The 2024 Presidential election could be fought and won in the office of Florida Governor Ron DeSantis, who has drawn the congressional districts for this swing state.
DeSantis signed into law a new congressional map crafted by his own staff. That map outlines congressional districts which will serve for the qualification, nomination, and election of members to the U.S. House of Representatives in the primary and general elections held in 2022.
The Florida legislature had ceded responsibility for drawing new maps for congressional districts to Governor Ron DeSantis. He proposed an aggressively partisan redrawing of the state’s congressional boundaries which could help his party pick up four seats in the US House of Representatives this November. With 30 electoral votes in the Electoral College, Florida could shape the outcome of the next Presidential election.
Following the Census 2020 count and reapportionment, Florida’s 27 -member delegation to Congress (16 Republicans and 11 Democrats), will be bolstered by an additional seat.
DeSantis’ new map wll create 20 Republican seats and eight Democratic ones. It eliminates the 5th Congressional District which has nearly 44 percent black voters and the 10th Congressional District that is also represented by a black congressman.
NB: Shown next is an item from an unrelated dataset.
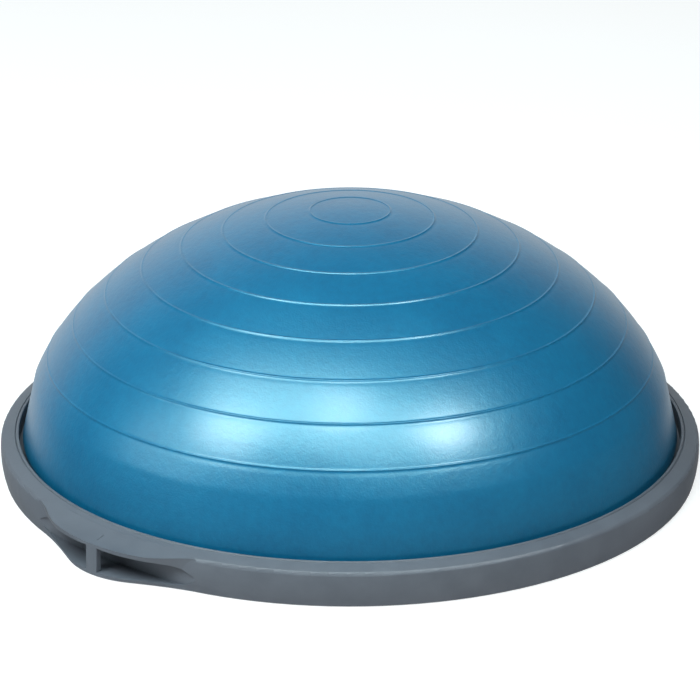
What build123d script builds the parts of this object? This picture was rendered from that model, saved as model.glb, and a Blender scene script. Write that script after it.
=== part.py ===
from build123d import *
import os
from math import asin, cos, degrees, hypot, pi, radians, sin, sqrt

# Balance dome trainer: an air-filled half ball whose skin is clamped between a round
# platform and a rim with two hand holds. Millimetres, +Z up. The origin is on the floor
# under the middle of the dome, and the hand holds lie on the X axis.

# ---- dome skin ----
DOME_RADIUS = 290.5        # widest circle of the inflated skin
DOME_RISE = 204.4          # apex above the widest circle
DOME_POWER = 1.847         # superellipse power of the inflated profile
SKIN_WALL = 3.0
RIB_COUNT = 8              # raised rings on the skin
RIB_FIRST = 35.0           # first ring from the apex, measured along the skin
RIB_PITCH = 39.2           # along the skin
RIB_HALF_WIDTH = 1.8
RIB_HEIGHT = 1.1
NECK_HEIGHT = 13.4         # widest circle above the clamped flange
NECK_INSET = 6.1           # how far the skin turns in below its widest circle
FLANGE_WALL = 2.5
FLANGE_WIDTH = 9.6         # flange beyond the neck

# ---- levels ----
FOOT_PROUD = 2.0           # pads below the platform's underside
RIM_LIFT = 1.0             # rim's lower edge above the floor
PLATE_SKIN = 3.5
DECK_DEPTH = 10.0          # height of the platform's ribs
LIP_OVER = 4.0             # rim's lip above the widest circle

# ---- rim ----
DOME_GAP = 3.7             # open gap between skin and lip
RIM_WIDTH = 16.6           # lip's inner edge to the widest circle of the rim
LIP_WALL = 3.0
LIP_BAND = 2.4             # raised band along the lip
GROOVE_WIDTH = 1.2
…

Though Florida currently has five Black members of Congress, for more than 100 years the state had none. The new redistricting map significantly alters two of those heavily Black districts. By spreading out their Black voters it would cut the number of districts likely to elect Black Democrats from four to two.
“State legislatures typically draw district lines, but Gov. DeSantis drew lines himself. The new maps would make it almost impossible for Black candidates and Democrats to win anyplace north of Orlando or outside of major cities.”
The redrawing of electoral district boundaries has become a tug of war between legislators and community leaders.
Legislative leaders want the redrawn districts to ensure an advantageous position for their interest groups while community leaders want the district boundaries to keep communities of color undivided.
Given that the redistricting after every census will determine each community’s share of resources for the next decade, it’s no surprise that community leaders want the redrawn electoral districts to represent their numbers and their voice.
“We know that it doesn’t matter how many people of color turn out, they will have difficulty electing preferred candidates,” Holder said.
“But policymakers and party leaders cannot keep requiring voters of color to clear such substantial barriers, but must instead push proactive reforms that make it easier for all voters to participate in our nation’s democracy. Elected officials should not be able to depress voting in the way that Gov. DeSantis is seeking to do,” remarked Holder.
Several voting rights and civil rights organizations like Florida Rising, as well as a Democratic-aligned redistricting group, have sued over Florida’s new congressional map on the same day that Gov. Ron DeSantis signed it into law.
However, there is little time to change the map before the August primaries in the lead-up to the November midterm elections, said Dr. Michael P. McDonald, investigator on the Public Mapping Project, which aims to encourage public participation in redistricting.
The Supreme Court has determined that it is too late to order new maps to be drawn before the next election even if a lower court finds problems with the maps. New members of Congress will have already been voted into office in time for the 2024 Presidential election.
“Politically speaking, this has turned out to be a good strategy,” for DeSantis and other Republicans who want to regain a majority in the House of Representatives, observed McDonald.
But Black voters and communities of color fear it may result in an even steeper climb in electing candidates of choice.